** start STORED DATA **

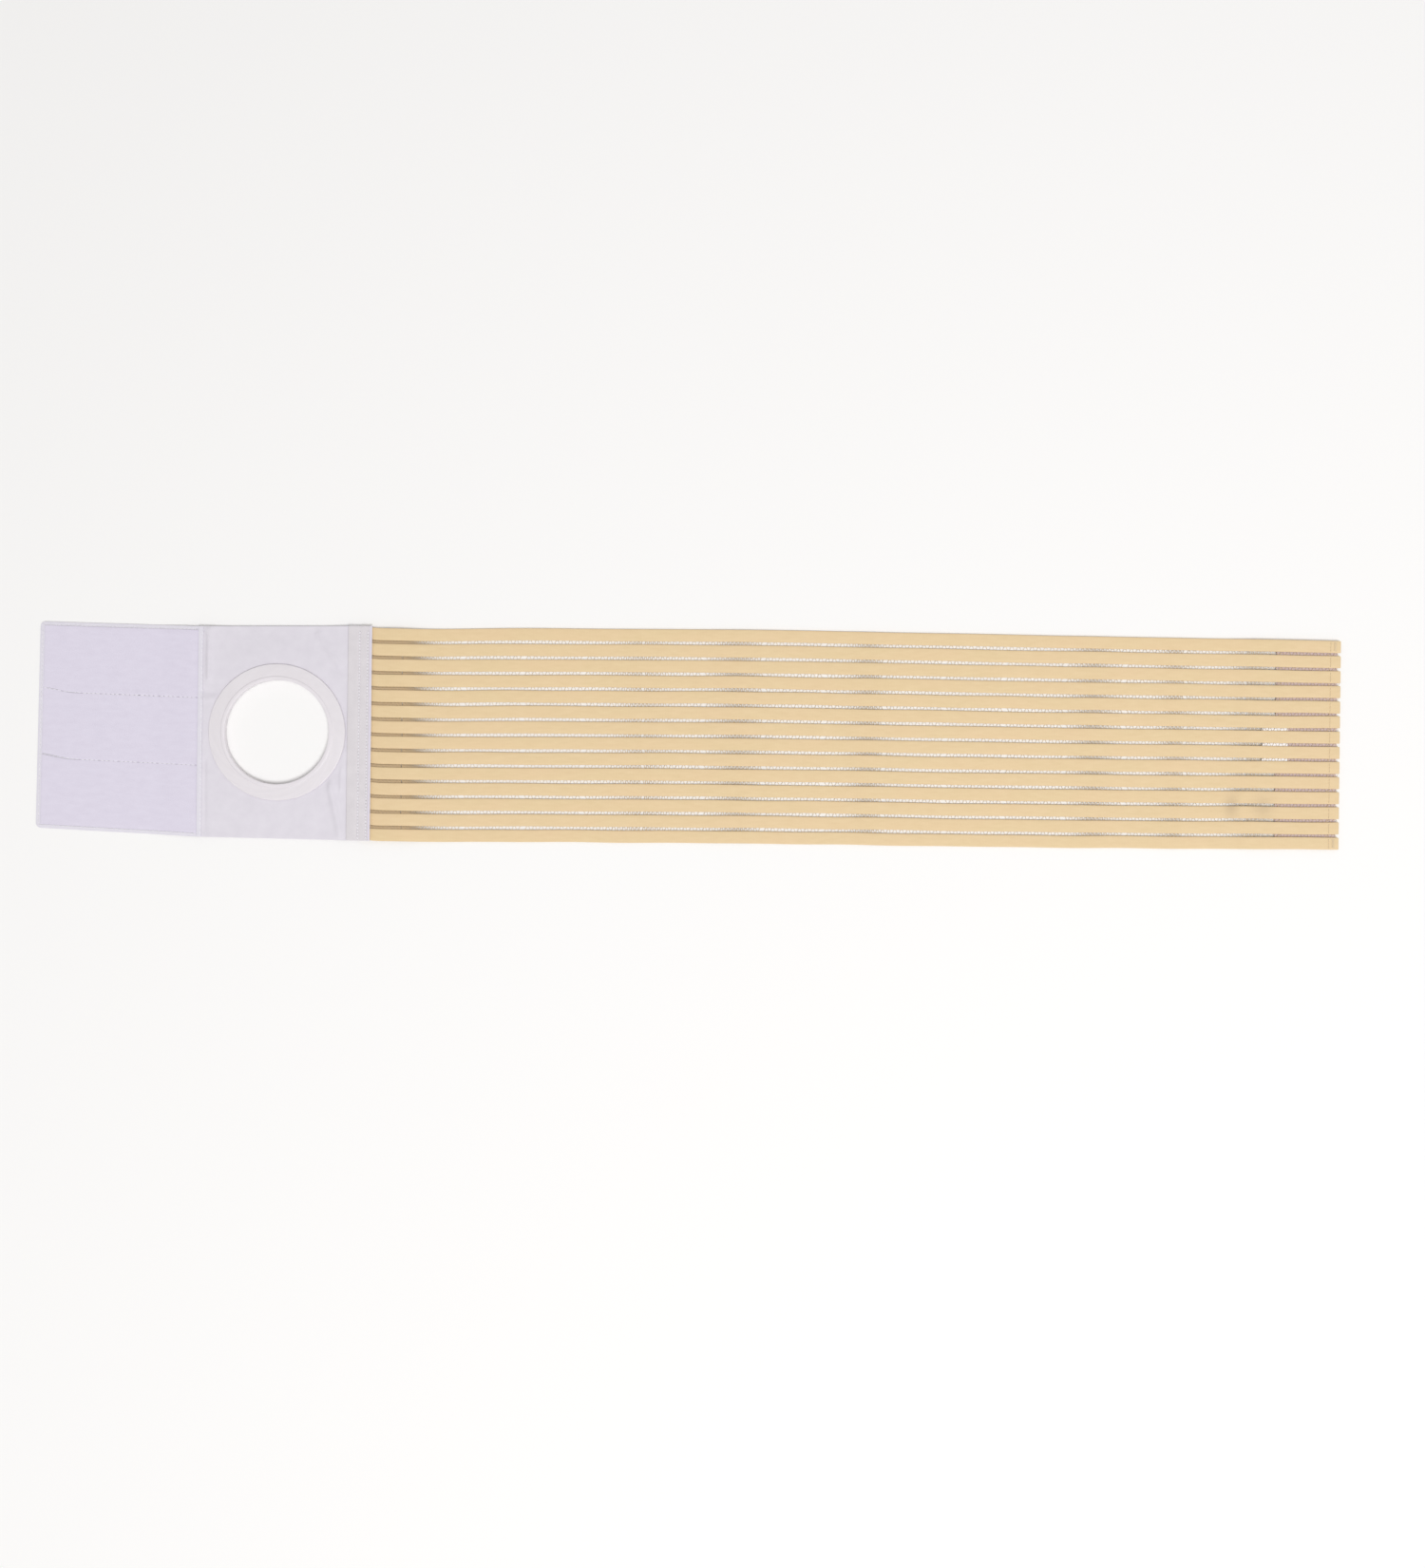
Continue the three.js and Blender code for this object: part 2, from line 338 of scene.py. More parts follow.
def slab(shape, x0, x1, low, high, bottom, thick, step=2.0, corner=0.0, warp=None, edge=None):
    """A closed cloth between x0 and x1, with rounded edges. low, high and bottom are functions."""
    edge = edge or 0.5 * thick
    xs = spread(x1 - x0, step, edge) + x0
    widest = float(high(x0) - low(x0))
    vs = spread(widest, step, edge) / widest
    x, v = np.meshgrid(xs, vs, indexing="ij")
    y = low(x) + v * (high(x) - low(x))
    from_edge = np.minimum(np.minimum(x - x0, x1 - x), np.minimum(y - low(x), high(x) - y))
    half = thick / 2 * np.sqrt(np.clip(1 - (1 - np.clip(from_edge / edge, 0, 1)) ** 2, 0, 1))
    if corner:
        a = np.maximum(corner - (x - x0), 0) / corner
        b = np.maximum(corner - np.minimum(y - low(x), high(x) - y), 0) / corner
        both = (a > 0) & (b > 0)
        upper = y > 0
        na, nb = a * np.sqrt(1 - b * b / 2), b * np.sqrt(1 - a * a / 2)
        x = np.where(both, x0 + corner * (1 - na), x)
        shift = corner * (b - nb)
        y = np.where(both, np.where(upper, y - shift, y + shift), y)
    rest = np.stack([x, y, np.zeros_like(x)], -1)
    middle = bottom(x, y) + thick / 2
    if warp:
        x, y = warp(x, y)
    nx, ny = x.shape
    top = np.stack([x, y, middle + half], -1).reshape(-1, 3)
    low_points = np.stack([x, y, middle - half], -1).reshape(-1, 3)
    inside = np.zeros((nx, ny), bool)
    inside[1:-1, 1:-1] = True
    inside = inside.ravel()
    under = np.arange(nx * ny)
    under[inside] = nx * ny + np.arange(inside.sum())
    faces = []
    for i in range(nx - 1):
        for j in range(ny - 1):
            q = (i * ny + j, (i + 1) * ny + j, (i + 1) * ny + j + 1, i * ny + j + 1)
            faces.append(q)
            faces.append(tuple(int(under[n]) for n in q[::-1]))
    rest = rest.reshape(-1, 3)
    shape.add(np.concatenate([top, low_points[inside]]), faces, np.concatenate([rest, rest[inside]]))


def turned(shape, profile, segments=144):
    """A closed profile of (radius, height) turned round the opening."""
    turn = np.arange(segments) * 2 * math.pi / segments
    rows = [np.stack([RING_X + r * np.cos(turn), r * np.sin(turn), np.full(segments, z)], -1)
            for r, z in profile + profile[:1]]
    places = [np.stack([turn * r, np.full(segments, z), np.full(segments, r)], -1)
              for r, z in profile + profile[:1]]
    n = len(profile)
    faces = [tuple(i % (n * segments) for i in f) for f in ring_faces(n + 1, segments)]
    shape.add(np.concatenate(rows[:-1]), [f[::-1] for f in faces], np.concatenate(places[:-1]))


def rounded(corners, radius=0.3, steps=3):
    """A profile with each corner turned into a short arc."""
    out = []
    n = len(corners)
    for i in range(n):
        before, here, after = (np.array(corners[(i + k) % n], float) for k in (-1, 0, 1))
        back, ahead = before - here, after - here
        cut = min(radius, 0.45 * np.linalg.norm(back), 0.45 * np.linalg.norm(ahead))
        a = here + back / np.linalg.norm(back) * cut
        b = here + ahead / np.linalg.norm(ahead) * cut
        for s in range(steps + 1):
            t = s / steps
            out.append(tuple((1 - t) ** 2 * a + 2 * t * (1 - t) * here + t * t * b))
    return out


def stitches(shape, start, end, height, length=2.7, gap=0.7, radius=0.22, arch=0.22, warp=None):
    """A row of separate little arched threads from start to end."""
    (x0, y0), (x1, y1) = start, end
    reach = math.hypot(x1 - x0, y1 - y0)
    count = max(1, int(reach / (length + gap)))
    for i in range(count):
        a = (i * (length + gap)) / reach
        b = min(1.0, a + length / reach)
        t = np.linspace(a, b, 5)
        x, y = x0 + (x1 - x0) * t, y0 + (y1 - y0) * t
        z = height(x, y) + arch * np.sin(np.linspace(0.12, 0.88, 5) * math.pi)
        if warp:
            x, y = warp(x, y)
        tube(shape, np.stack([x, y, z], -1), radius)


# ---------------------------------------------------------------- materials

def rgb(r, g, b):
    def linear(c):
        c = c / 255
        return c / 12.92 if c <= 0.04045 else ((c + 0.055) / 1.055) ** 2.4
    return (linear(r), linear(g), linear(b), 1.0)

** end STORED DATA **

● PROBLEM DESCRIPTION
Repeat the data verbatim.

● EXERCISE OUTPUT
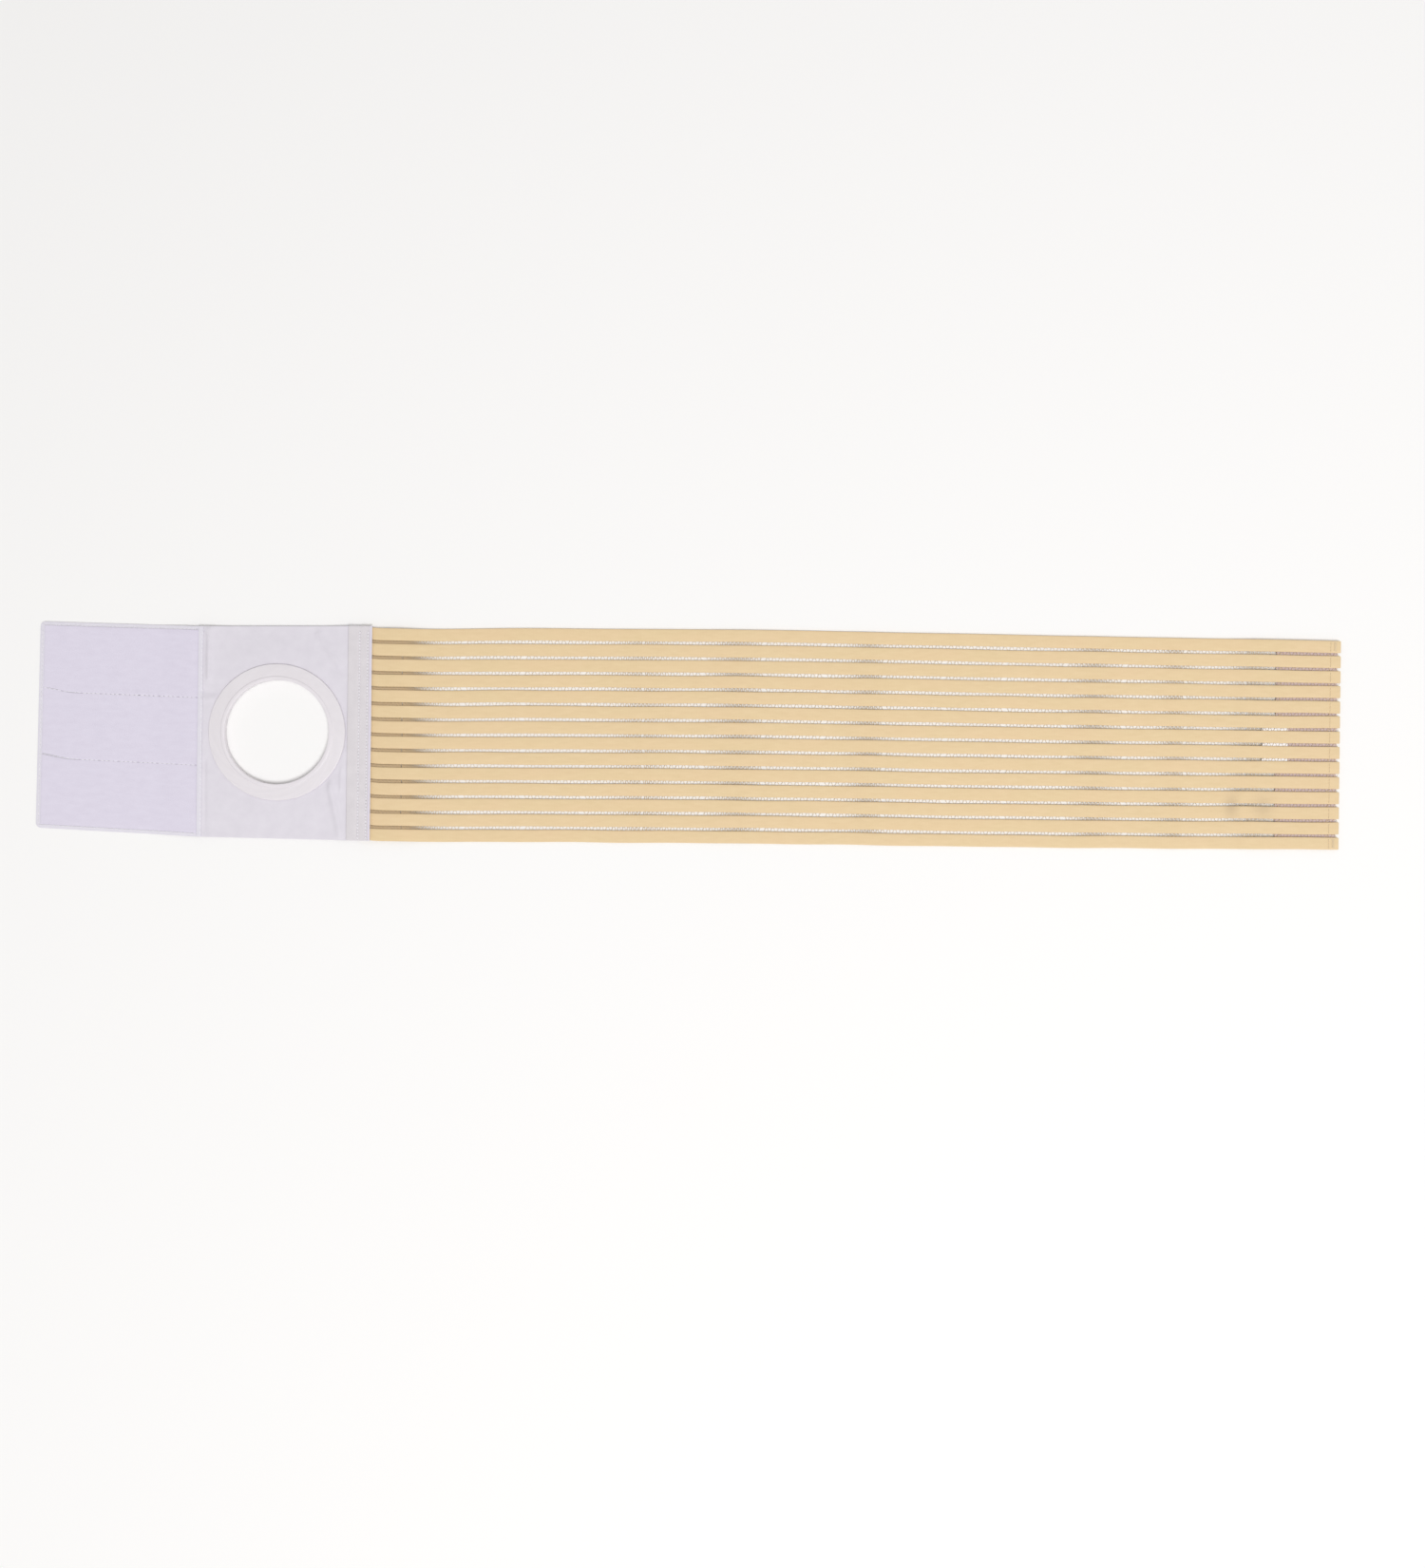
Continue the three.js and Blender code for this object: part 2, from line 338 of scene.py. More parts follow.
def slab(shape, x0, x1, low, high, bottom, thick, step=2.0, corner=0.0, warp=None, edge=None):
    """A closed cloth between x0 and x1, with rounded edges. low, high and bottom are functions."""
    edge = edge or 0.5 * thick
    xs = spread(x1 - x0, step, edge) + x0
    widest = float(high(x0) - low(x0))
    vs = spread(widest, step, edge) / widest
    x, v = np.meshgrid(xs, vs, indexing="ij")
    y = low(x) + v * (high(x) - low(x))
    from_edge = np.minimum(np.minimum(x - x0, x1 - x), np.minimum(y - low(x), high(x) - y))
    half = thick / 2 * np.sqrt(np.clip(1 - (1 - np.clip(from_edge / edge, 0, 1)) ** 2, 0, 1))
    if corner:
        a = np.maximum(corner - (x - x0), 0) / corner
        b = np.maximum(corner - np.minimum(y - low(x), high(x) - y), 0) / corner
        both = (a > 0) & (b > 0)
        upper = y > 0
        na, nb = a * np.sqrt(1 - b * b / 2), b * np.sqrt(1 - a * a / 2)
        x = np.where(both, x0 + corner * (1 - na), x)
        shift = corner * (b - nb)
        y = np.where(both, np.where(upper, y - shift, y + shift), y)
    rest = np.stack([x, y, np.zeros_like(x)], -1)
    middle = bottom(x, y) + thick / 2
    if warp:
        x, y = warp(x, y)
    nx, ny = x.shape
    top = np.stack([x, y, middle + half], -1).reshape(-1, 3)
    low_points = np.stack([x, y, middle - half], -1).reshape(-1, 3)
    inside = np.zeros((nx, ny), bool)
    inside[1:-1, 1:-1] = True
    inside = inside.ravel()
    under = np.arange(nx * ny)
    under[inside] = nx * ny + np.arange(inside.sum())
    faces = []
    for i in range(nx - 1):
        for j in range(ny - 1):
            q = (i * ny + j, (i + 1) * ny + j, (i + 1) * ny + j + 1, i * ny + j + 1)
            faces.append(q)
            faces.append(tuple(int(under[n]) for n in q[::-1]))
    rest = rest.reshape(-1, 3)
    shape.add(np.concatenate([top, low_points[inside]]), faces, np.concatenate([rest, rest[inside]]))


def turned(shape, profile, segments=144):
    """A closed profile of (radius, height) turned round the opening."""
    turn = np.arange(segments) * 2 * math.pi / segments
    rows = [np.stack([RING_X + r * np.cos(turn), r * np.sin(turn), np.full(segments, z)], -1)
            for r, z in profile + profile[:1]]
    places = [np.stack([turn * r, np.full(segments, z), np.full(segments, r)], -1)
              for r, z in profile + profile[:1]]
    n = len(profile)
    faces = [tuple(i % (n * segments) for i in f) for f in ring_faces(n + 1, segments)]
    shape.add(np.concatenate(rows[:-1]), [f[::-1] for f in faces], np.concatenate(places[:-1]))


def rounded(corners, radius=0.3, steps=3):
    """A profile with each corner turned into a short arc."""
    out = []
    n = len(corners)
    for i in range(n):
        before, here, after = (np.array(corners[(i + k) % n], float) for k in (-1, 0, 1))
        back, ahead = before - here, after - here
        cut = min(radius, 0.45 * np.linalg.norm(back), 0.45 * np.linalg.norm(ahead))
        a = here + back / np.linalg.norm(back) * cut
        b = here + ahead / np.linalg.norm(ahead) * cut
        for s in range(steps + 1):
            t = s / steps
            out.append(tuple((1 - t) ** 2 * a + 2 * t * (1 - t) * here + t * t * b))
    return out


def stitches(shape, start, end, height, length=2.7, gap=0.7, radius=0.22, arch=0.22, warp=None):
    """A row of separate little arched threads from start to end."""
    (x0, y0), (x1, y1) = start, end
    reach = math.hypot(x1 - x0, y1 - y0)
    count = max(1, int(reach / (length + gap)))
    for i in range(count):
        a = (i * (length + gap)) / reach
        b = min(1.0, a + length / reach)
        t = np.linspace(a, b, 5)
        x, y = x0 + (x1 - x0) * t, y0 + (y1 - y0) * t
        z = height(x, y) + arch * np.sin(np.linspace(0.12, 0.88, 5) * math.pi)
        if warp:
            x, y = warp(x, y)
        tube(shape, np.stack([x, y, z], -1), radius)


# ---------------------------------------------------------------- materials

def rgb(r, g, b):
    def linear(c):
        c = c / 255
        return c / 12.92 if c <= 0.04045 else ((c + 0.055) / 1.055) ** 2.4
    return (linear(r), linear(g), linear(b), 1.0)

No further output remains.